Помните, как в «Деревне» она сама же себя честит:
«— Ты подумай только: пашут целую тысячу лет, да что я! больше! — а пахать путем — то есть ни единая душа не умеет! Единственное свое дело не умеют делать! Не знают, когда в поле надо выезжать! Когда надо сеять, когда косить! „Как люди, так и мы“, — только и всего».
Вскоре, как известно, Россия рухнула. Осталась — зато навсегда — в прозе и стихах Бунина: да, безумной, но все-таки прекрасной. Судьба позаботилась о том, чтобы никто его не тронул, чтобы не мешали дописать до конца. Множество тайных пособников было у него, тайных союзников, даже и за границей: закаты, дожди, облака, звезды не сводили с него глаз, постоянно утешали: мы с тобой, ты не один.
В результате трудов и удач образовалось сокровище. Мы держим его под спудом, откладываем наслаждение на какое-то потом. На какое? Разве будет на свете радость увлекательней, чем перечитать еще хоть раз эти девять томов?

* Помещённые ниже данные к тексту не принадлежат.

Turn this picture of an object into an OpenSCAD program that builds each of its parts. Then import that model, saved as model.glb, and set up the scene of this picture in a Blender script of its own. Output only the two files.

Это настоящее. Другого нет и, похоже, не предвидится. Морок, желтый туман. Не жили хорошо — не фиг и начинать. Все так же больна прекрасная страна злобой и глупостью; только нынче — не царское время! — государство играет на них с особым цинизмом.
И опять у нас Окаянные дни — с правосудием преступным, с громогласной воинственной пошлостью, вплоть до съездов комсомола. Моря крови пролиты, вконец обнищал народ — а все-таки не опомнился.
Так что примемся лучше перечитывать Бунина, пока его не запретили опять.
Вот он видит в советской газете: «Все на защиту революции, так еще недавно лучезарно сиявшей миру!» И в ярости кричит:
— Когда она сияла, глаза ваши бесстыжие?
Голос, точно, как у Пушкина.
СВОБОДА И ЖАЛОСТЬ
18 марта 2004
Сто тридцать лет со дня рождения Николая Алекандровича Бердяева, русского философа.
Того самого. Знаменитого на Западе настолько, что кое-кто даже читает его книги (переведены в двух десятках стран). А на родине известного тем, что по приказу правительства ее покинул: уплыл в сентябре 1922 года на так называемом «философском пароходе». (Кстати, на самом-то деле назывался пароход — «Oberburgermeister Haken».)